As we increase our local manufacturing, we see opportunities to further expand our customer base outside of the Tier 1 cities and into Tier 2 and Tier 3 cities, as well as expanding rapidly in the Southeast Asia.
As we prioritize our growth opportunities, we believe this allows us the best opportunity to drive differentiated growth in what we believe is a very attractive water quality space.
I would now like to turn the call over to Angie for Q&A, after which I will have a few closing remarks. Angie, please open the line for questions. Thank you.
Certainly. [Operator Instructions] Your first question comes from the line of Steve Tusa with JPMorgan.
Hey, guys. Good morning.
Morning, Steve.
Congrats on getting through the - getting to this point of the spin. Just on the free cash, you know anything in there that was related to the separation? I mean, it was - you know, it's usually - first quarter is usually weak, but it was definitely a little weaker than I was expecting?
Yes, Steve. Certainly there is some in there in the first quarter related to separation and then you know, comparing to last year, we were down a little bit, but really when you look at it historically around down $150 million - is a little bit more of the norm. So last year was a little bit better than normal this year, is a little bit more in line with historical levels. And you know, we're not seeing any major concern through the remainder of the year with respect to hitting the target of 100% of adjusted net income.
How much in there was from the spend from - I notice you know, working capital is particularly weak, what was in there from the spend exactly. Can you quantify that?
Yes. $20 million, $30 million probably now and then there'll be more of that, that will have additional separation related cash outflows in the second quarter as well.
How much?
Another $20 million to $30 million.
Okay. On the Ops, on price costs, you talked about a little more inflationary pressure. Can you maybe talk about what you're doing to perhaps offset that and you know, how the channel is saving [ph]

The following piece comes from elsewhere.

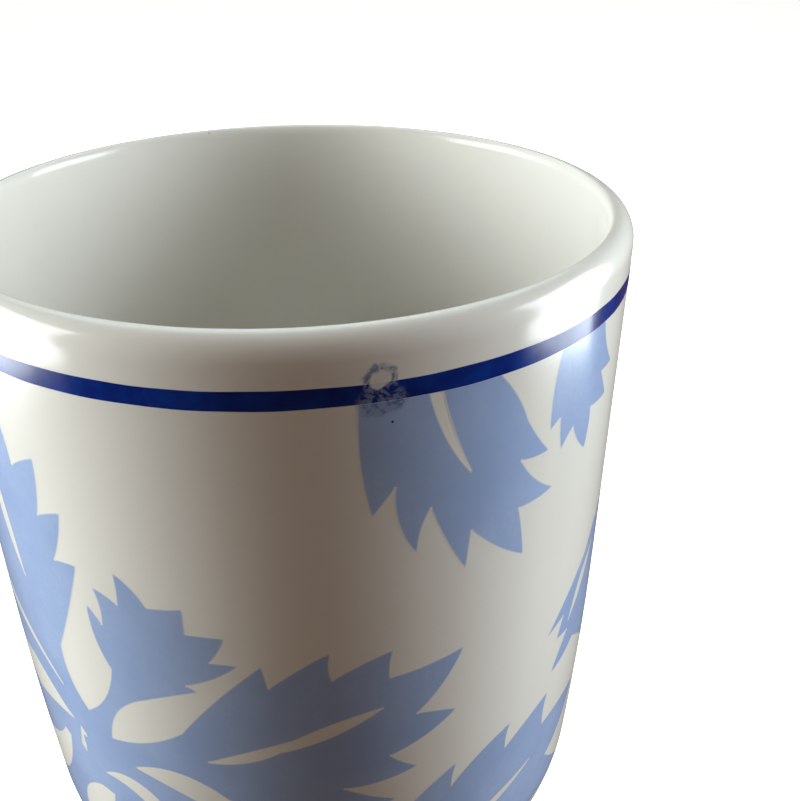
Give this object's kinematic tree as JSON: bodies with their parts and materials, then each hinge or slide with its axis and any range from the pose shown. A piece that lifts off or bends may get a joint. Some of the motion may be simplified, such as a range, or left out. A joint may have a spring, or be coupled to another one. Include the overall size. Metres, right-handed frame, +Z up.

We've got a strong funnel of material productivity actions that the team's been building and there's a high level of confidence that through the remainder of the year, through the productivity actions we'll be able to offset that increased inflation. So we still view productivity and price offsetting inflation…
Okay. And then one…
If you look at water quality real quickly, on the full year you'll notice that inflation is slightly higher than when we gave our guidance in February. And also though embedded in there productivity is a little better and then just assuming the productivity column and we might have a little contingency as we work through the rest of the year.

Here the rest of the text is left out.